The biggest impact on the UK property market however is not interest rates, but a lack of available funds to lend according to Savills research.

Savills property market analysts believe that the lack of new mortgages in the market place is the factor that will have the biggest impact. Whilst cutting interest rates will bode well for economic recovery, to boost the housing market there needs to be a serious injection of liquidity into lenders.

Yolande Barnes, Director Savills research stated 'The best we can hope for in the short term is a reduction in the unprecedented rates of house price falls. Over the medium term it may curb the extent of the downturn although the most likely outcome is that it will improve the prospects of a return to house price growth in 2010/2011.'

Many property market experts are in agreement that interest rate cuts are required which should kick-start the confidence building process. House prices are most likely to continue falling but property owners will feel some relief as the lower cost of borrowing takes effect.

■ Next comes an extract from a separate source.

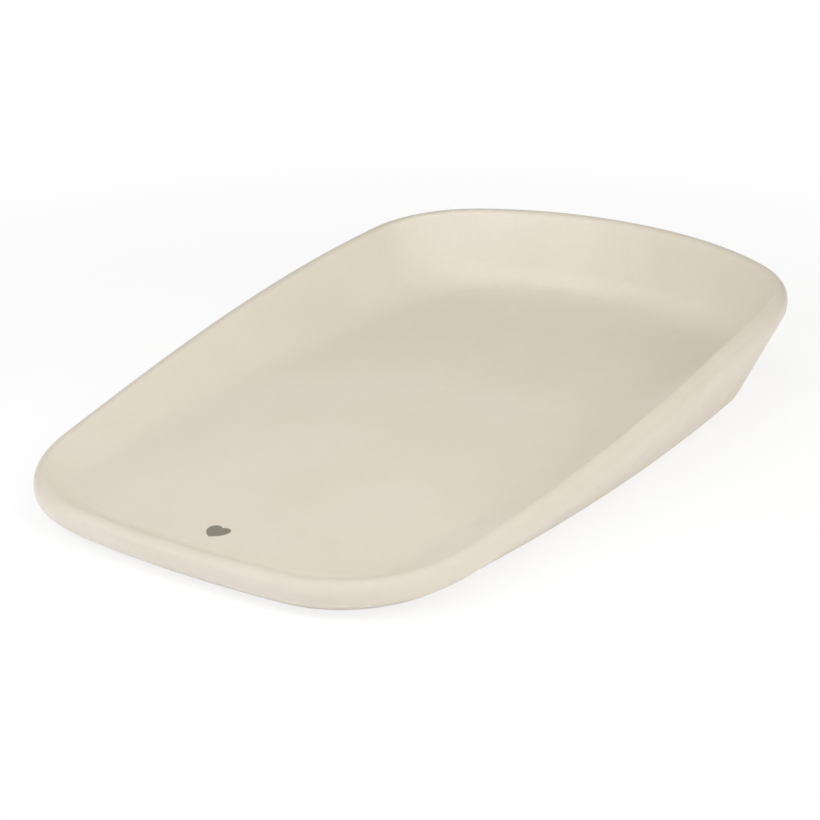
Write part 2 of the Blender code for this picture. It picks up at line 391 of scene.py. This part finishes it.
# Sockets of a Mix node: its share, then the two numbers or colours it mixes, and its results
SHARE, NUMBER_A, NUMBER_B, COLOUR_A, COLOUR_B = 0, 2, 3, 6, 7
NUMBER_OUT, COLOUR_OUT = 0, 2


def linear(code):
    channels = [int(code[i:i + 2], 16) / 255 for i in (0, 2, 4)]
    return [c / 12.92 if c <= 0.04045 else ((c + 0.055) / 1.055) ** 2.4 for c in channels] + [1.0]


def connect(node, wires):
    """Links each source into the node's socket of that name or number."""
    for socket, source in dict(wires).items():
        node.id_data.links.new(source, node.inputs[socket])


def add_node(tree, kind, values=(), wires=(), **settings):
    """Adds a node, sets its own options, then its sockets' values and the links into them."""
    node = tree.nodes.new(kind)
    for name, value in settings.items():
        setattr(node, name, value)
    for socket, value in dict(values).items():
        node.inputs[socket].default_value = value
    connect(node, wires)
    return node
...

The only way this will have a positive impact on the UK property market, is if lenders are encouraged to start lending again. Mortgage lenders will have to continue to cut rates again to make borrowing easier for people.

'Further action from the Bank of England is also needed if we are to break the vicious downward spiral of sharply lower mortgage lending, falling housing transactions, falling prices and declining home buyer confidence,' said Stewart Baseley, Executive Chairman of Home Builders Federation.

A cut in rates of 0.5% will not directly stimulate the housing market straight away but it is a move forward. The response of the stock market will be a good indication for the housing market.